Par réaction « purement et simplement patriotique », parce qu’il veut défendre son pays, Rémi décide de rejoindre l’Angleterre. Il se rend à Lyon, Toulouse, Marseille et Annemasse pour trouver une filière et prendre des renseignements. C’est à Toulouse qu’il trouve le contact pour passer en Espagne grâce à une famille, les Weinbach, qui avait déjà aidé son frère quand il avait voulu partir pour l’Angleterre. Colette Braun, qu’il épousera après-guerre, membre du mouvement Combat à Toulouse, le met en relation avec un réseau de passeurs. Il franchit la frontière franco-espagnole avec un contrebandier rémunéré le 4 février 1942 à Osseja (Pyrénées-Orientales).

Avec l’aide de paysans catalans et grâce aux conseils de son frère déjà arrivé à Londres, Rémi Dreyfus rejoint le consulat britannique de Barcelone le 9 février qui le fait conduire à Madrid le 16 février. Il rejoint ensuite l’ambassade britannique de Lisbonne le 16 avril et enfin Gibraltar le 26 avril. Il demande alors à être dirigé sur l’Angleterre en vue de son incorporation au sein des Forces françaises libres. Le 6 mai 1942, il quitte Gibraltar pour la Grande-Bretagne et arrive au port de Greenock le 13 mai 1942. Durant son périple, il a utilisé les pseudonymes de Rémy Lacoste et Roland Young.

Le 5 juin 1942, il signe officiellement son acte d’engagement dans les Forces françaises libres avec effet rétroactif au 4 février 1942. Au sein des FFL, il utilise le pseudonyme de Daniel Plowright, patronyme également utilisé par son frère depuis son engagement dans les rangs de la France libre. Il sollicite une affectation dans l’Infanterie de l’Air, les parachutistes, dans l’idée d’être opérationnel plus vite. A compter du 13 juin 1942, Rémi suit l’entraînement des cadets à Ribbersford Hall, promotion "Bir Hakeim". Promu aspirant le 10 décembre 1942, il rejoint enfin l’unité convoitée en étant muté à l’infanterie de l’Air le 1er janvier 1943 puis au 3e régiment de chasseurs parachutiste le 21 avril suivant.

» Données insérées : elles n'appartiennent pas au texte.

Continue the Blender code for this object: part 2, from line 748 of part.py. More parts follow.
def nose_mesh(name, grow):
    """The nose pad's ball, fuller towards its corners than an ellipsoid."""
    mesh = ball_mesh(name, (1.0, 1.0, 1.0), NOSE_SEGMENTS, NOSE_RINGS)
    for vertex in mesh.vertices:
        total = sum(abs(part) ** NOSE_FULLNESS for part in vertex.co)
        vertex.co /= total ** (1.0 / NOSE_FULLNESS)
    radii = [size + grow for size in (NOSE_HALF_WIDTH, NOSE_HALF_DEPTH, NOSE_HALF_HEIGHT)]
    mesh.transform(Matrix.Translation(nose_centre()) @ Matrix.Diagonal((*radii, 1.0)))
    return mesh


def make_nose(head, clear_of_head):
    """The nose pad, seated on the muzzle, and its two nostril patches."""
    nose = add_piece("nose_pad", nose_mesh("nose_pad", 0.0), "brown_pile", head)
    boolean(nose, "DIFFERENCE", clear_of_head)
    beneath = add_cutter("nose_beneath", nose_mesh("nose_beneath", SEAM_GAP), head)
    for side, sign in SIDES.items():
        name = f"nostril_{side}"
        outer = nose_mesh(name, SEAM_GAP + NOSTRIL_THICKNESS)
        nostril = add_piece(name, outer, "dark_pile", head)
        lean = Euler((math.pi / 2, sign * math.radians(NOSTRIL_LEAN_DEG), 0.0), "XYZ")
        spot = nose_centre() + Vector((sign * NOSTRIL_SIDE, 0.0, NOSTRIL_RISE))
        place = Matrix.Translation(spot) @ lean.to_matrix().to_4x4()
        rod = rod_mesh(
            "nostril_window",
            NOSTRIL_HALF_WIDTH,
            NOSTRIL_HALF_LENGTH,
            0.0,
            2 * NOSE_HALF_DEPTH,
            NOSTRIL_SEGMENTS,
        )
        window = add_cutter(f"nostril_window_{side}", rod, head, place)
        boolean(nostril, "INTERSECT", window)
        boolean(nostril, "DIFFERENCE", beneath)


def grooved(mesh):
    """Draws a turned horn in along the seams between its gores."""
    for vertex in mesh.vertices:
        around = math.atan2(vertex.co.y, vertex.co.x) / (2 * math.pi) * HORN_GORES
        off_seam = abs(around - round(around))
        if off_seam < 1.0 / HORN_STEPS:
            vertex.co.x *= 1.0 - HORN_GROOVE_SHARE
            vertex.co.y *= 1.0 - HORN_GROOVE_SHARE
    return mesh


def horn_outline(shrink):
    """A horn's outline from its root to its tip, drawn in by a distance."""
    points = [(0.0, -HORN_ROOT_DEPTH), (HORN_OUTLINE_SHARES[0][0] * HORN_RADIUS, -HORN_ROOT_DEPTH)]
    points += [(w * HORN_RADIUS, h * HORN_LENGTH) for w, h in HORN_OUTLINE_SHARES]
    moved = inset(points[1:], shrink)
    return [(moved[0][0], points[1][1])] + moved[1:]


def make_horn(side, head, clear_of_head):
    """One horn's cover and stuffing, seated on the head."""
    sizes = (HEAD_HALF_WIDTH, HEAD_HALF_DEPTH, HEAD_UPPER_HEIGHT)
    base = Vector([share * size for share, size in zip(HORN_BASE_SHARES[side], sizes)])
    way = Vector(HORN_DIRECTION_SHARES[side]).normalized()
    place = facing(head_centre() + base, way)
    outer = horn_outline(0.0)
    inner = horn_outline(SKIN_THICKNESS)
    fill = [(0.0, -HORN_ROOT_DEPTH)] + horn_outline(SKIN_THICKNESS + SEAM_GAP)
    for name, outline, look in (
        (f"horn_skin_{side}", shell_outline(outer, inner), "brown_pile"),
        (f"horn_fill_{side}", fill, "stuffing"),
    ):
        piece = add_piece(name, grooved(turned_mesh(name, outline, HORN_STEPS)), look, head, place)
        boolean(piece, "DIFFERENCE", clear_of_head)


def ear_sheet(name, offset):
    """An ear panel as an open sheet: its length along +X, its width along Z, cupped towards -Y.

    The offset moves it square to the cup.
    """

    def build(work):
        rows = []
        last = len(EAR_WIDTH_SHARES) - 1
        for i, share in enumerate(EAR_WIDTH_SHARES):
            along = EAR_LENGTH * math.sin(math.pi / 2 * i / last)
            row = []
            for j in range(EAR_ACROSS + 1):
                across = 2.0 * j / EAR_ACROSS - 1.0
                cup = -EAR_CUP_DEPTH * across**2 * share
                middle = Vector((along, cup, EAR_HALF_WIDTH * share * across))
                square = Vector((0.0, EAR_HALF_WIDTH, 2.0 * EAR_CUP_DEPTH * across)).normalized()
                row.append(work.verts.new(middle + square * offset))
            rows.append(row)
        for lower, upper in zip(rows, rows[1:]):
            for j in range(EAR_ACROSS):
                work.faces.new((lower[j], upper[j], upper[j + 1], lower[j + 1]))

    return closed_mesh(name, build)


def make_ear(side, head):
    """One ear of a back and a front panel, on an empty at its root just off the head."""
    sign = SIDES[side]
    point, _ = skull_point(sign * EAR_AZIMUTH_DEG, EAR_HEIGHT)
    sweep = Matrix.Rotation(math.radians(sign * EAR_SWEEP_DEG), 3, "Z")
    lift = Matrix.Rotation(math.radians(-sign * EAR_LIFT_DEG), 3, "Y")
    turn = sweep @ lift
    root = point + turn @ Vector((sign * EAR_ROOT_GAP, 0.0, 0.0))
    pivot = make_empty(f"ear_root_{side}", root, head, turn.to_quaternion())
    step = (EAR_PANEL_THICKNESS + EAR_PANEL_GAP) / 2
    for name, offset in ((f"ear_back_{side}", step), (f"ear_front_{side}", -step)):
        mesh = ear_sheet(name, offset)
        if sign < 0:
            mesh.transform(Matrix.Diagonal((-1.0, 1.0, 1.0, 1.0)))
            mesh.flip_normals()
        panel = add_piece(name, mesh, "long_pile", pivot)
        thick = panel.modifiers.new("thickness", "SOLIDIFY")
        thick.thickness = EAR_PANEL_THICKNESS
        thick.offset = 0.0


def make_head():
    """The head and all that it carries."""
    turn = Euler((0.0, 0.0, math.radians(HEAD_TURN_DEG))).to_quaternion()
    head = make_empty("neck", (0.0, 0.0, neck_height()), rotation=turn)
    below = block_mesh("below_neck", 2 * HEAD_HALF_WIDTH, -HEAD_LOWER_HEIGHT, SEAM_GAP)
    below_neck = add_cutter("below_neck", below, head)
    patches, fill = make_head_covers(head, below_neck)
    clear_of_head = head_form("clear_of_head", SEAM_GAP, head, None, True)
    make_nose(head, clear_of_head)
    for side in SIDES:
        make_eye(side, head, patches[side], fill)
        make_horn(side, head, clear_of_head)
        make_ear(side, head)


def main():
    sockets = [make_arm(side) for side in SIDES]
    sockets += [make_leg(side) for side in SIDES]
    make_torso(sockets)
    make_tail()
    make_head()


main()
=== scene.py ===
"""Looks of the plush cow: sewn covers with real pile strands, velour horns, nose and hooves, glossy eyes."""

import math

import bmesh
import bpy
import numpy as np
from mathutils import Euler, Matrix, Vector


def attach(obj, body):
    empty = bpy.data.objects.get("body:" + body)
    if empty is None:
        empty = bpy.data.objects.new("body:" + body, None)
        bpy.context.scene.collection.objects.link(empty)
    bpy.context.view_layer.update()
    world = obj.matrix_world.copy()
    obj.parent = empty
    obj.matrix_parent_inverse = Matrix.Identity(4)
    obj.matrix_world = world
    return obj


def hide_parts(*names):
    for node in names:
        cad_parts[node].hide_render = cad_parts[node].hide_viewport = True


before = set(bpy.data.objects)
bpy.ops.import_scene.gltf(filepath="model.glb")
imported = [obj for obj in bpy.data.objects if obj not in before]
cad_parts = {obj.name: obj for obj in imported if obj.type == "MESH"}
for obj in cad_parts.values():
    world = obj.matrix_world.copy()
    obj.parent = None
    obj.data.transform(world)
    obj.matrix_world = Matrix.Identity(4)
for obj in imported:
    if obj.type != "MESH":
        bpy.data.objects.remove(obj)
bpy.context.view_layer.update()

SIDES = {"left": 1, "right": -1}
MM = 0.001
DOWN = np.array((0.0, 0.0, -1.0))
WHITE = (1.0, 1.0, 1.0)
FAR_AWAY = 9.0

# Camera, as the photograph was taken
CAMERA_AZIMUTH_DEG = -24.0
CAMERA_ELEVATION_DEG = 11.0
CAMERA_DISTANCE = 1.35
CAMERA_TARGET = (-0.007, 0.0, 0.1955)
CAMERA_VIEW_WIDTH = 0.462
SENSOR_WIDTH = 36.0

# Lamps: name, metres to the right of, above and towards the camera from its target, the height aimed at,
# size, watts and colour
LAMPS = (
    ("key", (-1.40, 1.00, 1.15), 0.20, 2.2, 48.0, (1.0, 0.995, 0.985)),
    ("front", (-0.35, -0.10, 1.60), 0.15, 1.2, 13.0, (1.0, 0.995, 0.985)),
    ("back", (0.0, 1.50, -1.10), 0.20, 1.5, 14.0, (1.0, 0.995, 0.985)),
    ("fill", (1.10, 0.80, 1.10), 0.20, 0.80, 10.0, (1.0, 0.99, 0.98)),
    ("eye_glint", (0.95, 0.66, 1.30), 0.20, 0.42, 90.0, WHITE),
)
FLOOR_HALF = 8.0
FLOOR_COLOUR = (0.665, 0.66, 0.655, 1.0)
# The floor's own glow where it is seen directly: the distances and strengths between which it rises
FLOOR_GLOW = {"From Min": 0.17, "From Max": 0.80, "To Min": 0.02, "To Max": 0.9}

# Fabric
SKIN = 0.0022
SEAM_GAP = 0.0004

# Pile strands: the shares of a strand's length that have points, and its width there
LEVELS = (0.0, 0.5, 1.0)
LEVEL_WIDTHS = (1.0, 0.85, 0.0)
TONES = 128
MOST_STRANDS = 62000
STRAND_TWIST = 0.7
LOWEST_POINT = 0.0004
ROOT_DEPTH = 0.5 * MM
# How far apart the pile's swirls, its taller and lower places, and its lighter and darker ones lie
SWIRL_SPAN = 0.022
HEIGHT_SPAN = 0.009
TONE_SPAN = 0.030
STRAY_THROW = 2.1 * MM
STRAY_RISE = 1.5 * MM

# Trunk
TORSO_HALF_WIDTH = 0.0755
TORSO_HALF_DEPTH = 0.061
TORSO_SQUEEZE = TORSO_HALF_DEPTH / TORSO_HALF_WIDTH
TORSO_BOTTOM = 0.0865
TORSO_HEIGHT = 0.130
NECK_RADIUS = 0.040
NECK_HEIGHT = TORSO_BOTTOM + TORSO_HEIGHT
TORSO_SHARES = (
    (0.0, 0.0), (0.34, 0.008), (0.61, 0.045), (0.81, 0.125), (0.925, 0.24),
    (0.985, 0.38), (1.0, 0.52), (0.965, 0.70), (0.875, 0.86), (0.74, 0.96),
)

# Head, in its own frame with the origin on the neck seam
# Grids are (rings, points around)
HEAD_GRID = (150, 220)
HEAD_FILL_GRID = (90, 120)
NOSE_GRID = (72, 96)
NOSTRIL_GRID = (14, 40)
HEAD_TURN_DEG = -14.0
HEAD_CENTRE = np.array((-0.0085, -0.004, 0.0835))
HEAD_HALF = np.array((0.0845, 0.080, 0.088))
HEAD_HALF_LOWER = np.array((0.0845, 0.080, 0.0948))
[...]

Entre 1942 et août 1943, les volontaires français reçoivent une préparation au saut et un entraînement physique très dur à l'Ecole de la 1ère Brigade Indépendante de Parachutistes Polonais à Largo en Ecosse. Le détachement placé sous les ordres du sous-lieutenant Clévenot, auquel appartient Rémi Dreyfus, arrive au centre d'instruction de Largo le lundi 19 avril 1943. Après 15 jours d'instruction préparatoire, les hommes rejoignent la base de Ringway et effectuent leur "parachute course" du 4 au 16 mai. Rémi Drefus est breveté parachutiste à Ringway le 4 mai 1943. Les volontaires reçoivent leur brevet polonais le 19 mai 1943.

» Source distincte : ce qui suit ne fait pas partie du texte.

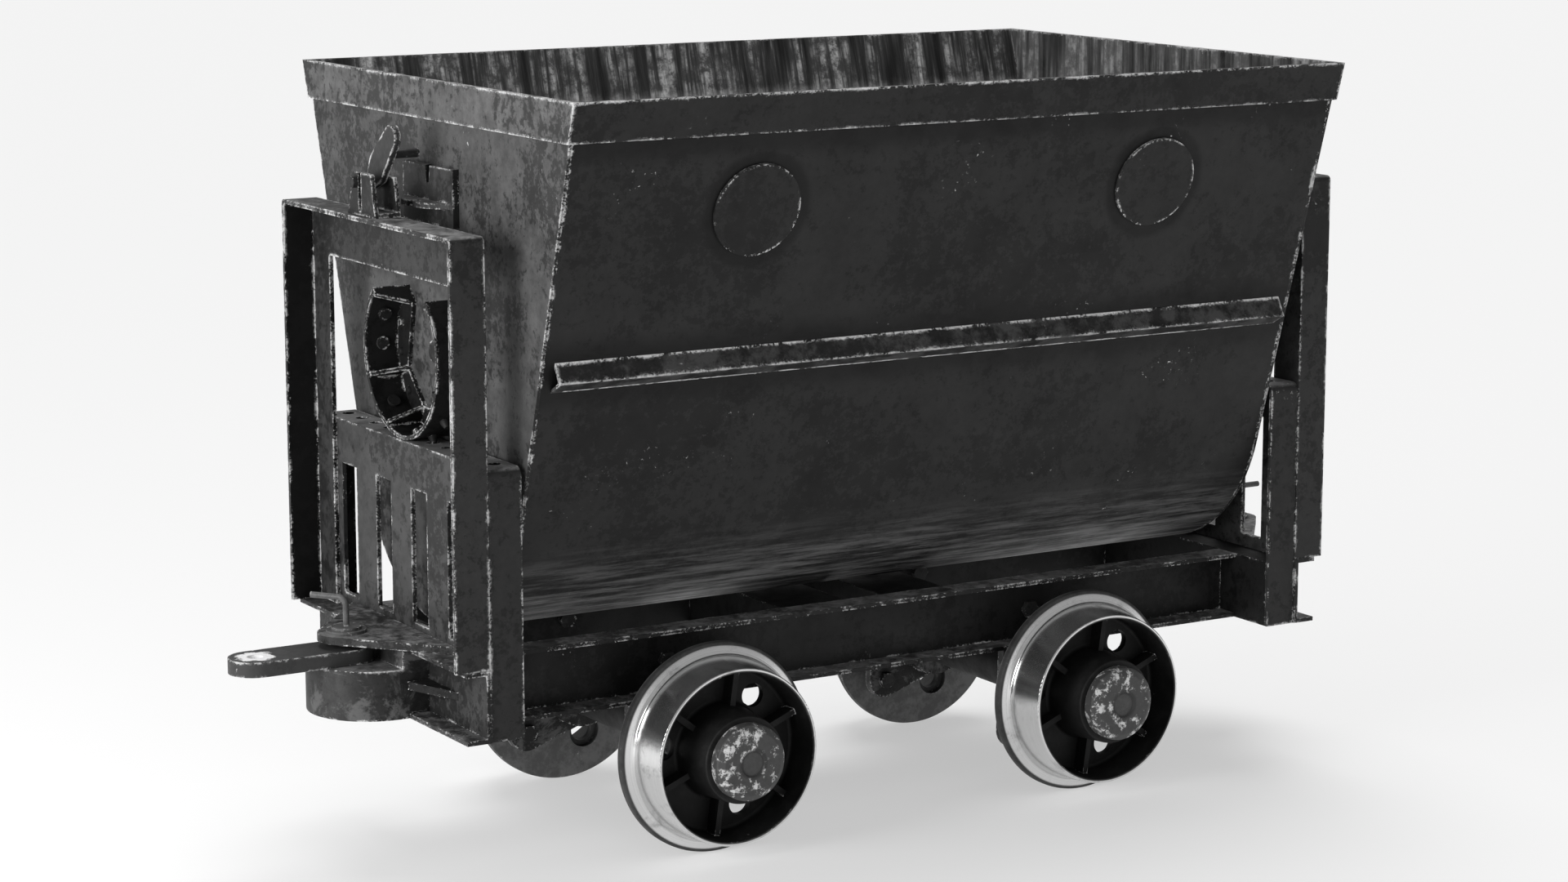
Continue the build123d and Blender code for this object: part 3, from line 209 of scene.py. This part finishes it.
def ends_and_tops_lit(s, colour, end_light_grey):
    """Painted light: the faces that look along the cart are painted lighter in a mottle, and the
    tops paler.
    """
    nx, _, nz = s.split(s.facing)
    ends = s.step(s.unsigned(nx), 0.55, 0.85)
    mottle = s.step(s.noise(22.0, 8.0, 0.78), 0.34, 0.66)
    colour = s.mix(ends, colour, s.mix(mottle, end_light_grey * 0.6, end_light_grey * 1.25))
    tops = s.step(nz, 0.6, 0.9)
    return s.mix(tops, colour, s.mix(s.step(s.noise(30.0, 8.0, 0.75), 0.3, 0.7), 0.04, 0.26))


def painted_steel(name, paint, wear=0.25, chip=0.0, grime=0.6, rough=0.5, lit_ends=1.0, extra=None):
    """Old dark paint over steel: sooty patches, chips, bare edges, and painted light on ends and
    tops.

    lit_ends is how many times lighter than the paint the ends are painted, as painted light; 1
    leaves that painted light out, on the tops too.
    extra, if given, takes the shader and the paint's colour and bare mask and returns both changed.
    """
    s = Shader(name)
    fine = s.noise(60.0, 8.0, 0.75)
    colour = s.mix(s.step(fine, 0.30, 0.70), paint * 0.85, paint * 1.15)
    # Painted light: the ends and the tops are painted lighter than the paint.
    if lit_ends != 1.0:
        colour = ends_and_tops_lit(s, colour, paint * lit_ends)
    colour = grime_on(s, colour, grime, paint * 0.30)
    bare = s.larger(bare_edges(s, PAINT_EDGE_REACH, wear), chips(s, chip))
    if extra:
        colour, bare = extra(s, colour, bare)
    steel = s.mix(s.noise(200.0, 3.0, 0.6), BARE * 0.75, 1.0)
    relief = s.minus(s.times(fine, 0.6), s.times(bare, 0.8))
    s.set(
        Base_Color=s.mix(bare, colour, steel),
        Roughness=s.step(s.noise(11.0, 6.0, 0.7), 0.3, 0.7, rough - 0.08, rough + 0.14),
        Normal=s.bump(relief, 0.35, 0.0010, s.rounded(SOFT_EDGE, SOFT_SAMPLES)),
        Specular_IOR_Level=0.22,
    )
    return s.material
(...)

Le 1er janvier 1944, Rémi Dreyfus est nommé attaché de 2e classe de liaison administrative. Les attributions et le rôle de la Mission militaire de liaison administrative (M.M.L.A.) créée le 30 août 1943, ont été définis notamment par le décret du 2 octobre 1943 et l'ordonnance du 14 mars 1944. Elle a pour rôle d'établir entre les Forces alliées engagées sur le théâtre d'opération au moment de la libération de la France d'une part, les populations, les autorités et les fonctionnaires français d'autre part, les contacts nécessaires pour défendre la souveraineté française et assurer au maximum l'aide et la coopération entre les éléments français et les Alliés.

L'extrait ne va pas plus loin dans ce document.